Keiths is trying to make one or two points, I realized. He’s trying to make a point that we jump on every single error of his, and/or he’s trying to make a point that he, the great keiths, is willing to admit an error when he makes one.
Rather than get in a pissing contest about the limited virtue of admitting to an intentional error, I forwent the pleasure.
At no point was a calculator needed, so the bet was lost.
Jock:
Haha. No, you didn’t. If you had, you would have immediately said something like “Your little trap is so obvious I don’t even NEED a calculator to spot it. You’re off by two orders of magnitude, ffs.”
Look, while it’s amusing that you missed it, it’s no big deal. It makes no difference to the thread. I just threw it in there because you’re fond of announcing that you’ve laid traps for me, and I thought it would be fun to tweak you with a trap of my own. As an example, you wrote:
I just thought it would be fun to lay a trap for Mr. I-Laid-a-Trap-for-You. And it was.

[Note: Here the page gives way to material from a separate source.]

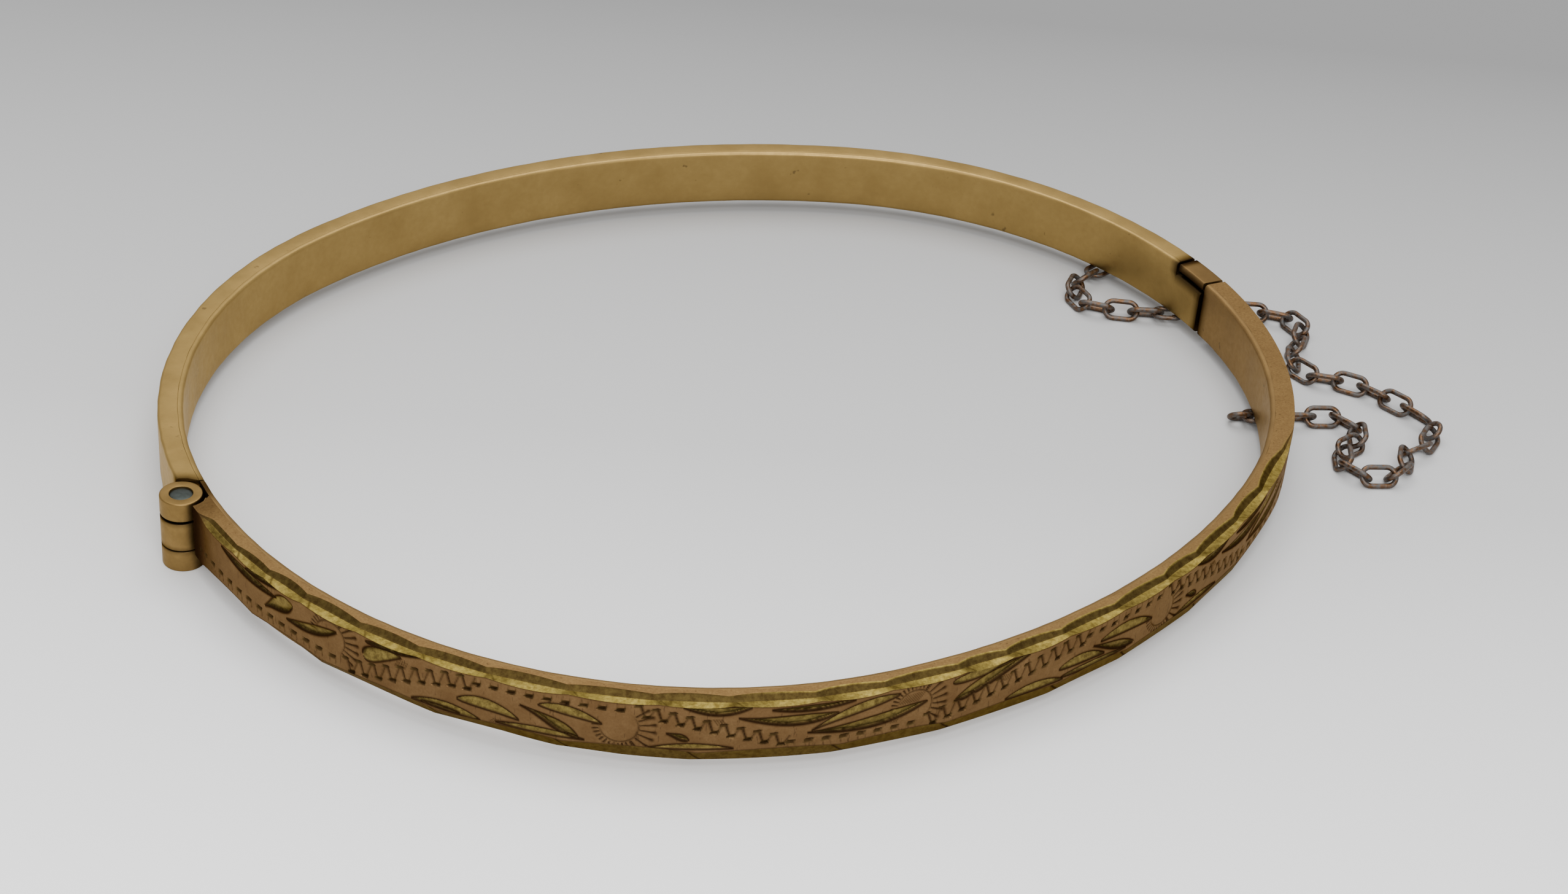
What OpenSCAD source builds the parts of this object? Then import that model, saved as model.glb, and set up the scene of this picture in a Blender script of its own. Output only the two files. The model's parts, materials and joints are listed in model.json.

Naah, I really did spot your error, but I decided against giving you the chance to magnanimously “admit” to making the error.
keiths:
Oh, I’m not backing Wildberger — I’m not entirely sure that he’s sane. But he is a mathematician who agrees with me about the pure/applied boundary, which was what you were incessantly demanding:
I had you on a token reward system in a vain attempt to get you to explain how your Smoot error differed from Karen’s error.
Gotta have a long game.
Jock:
As if I would have scored points by admitting to an error I had obviously planted.
Come on, Jock. The reason you didn’t say anything was because you didn’t spot the error. I laid a trap, and you fell in. That’s funny, but it was just a lark. It doesn’t have any bearing on the topic of the thread. Don’t stress over it.
Re Wildberger, I’ve responded here.
For Erik:
If you plot a graph, with the axis as distance and the axis as the “instantaneous” fuel consumption, the area under line between start and stop represents total fuel consumed.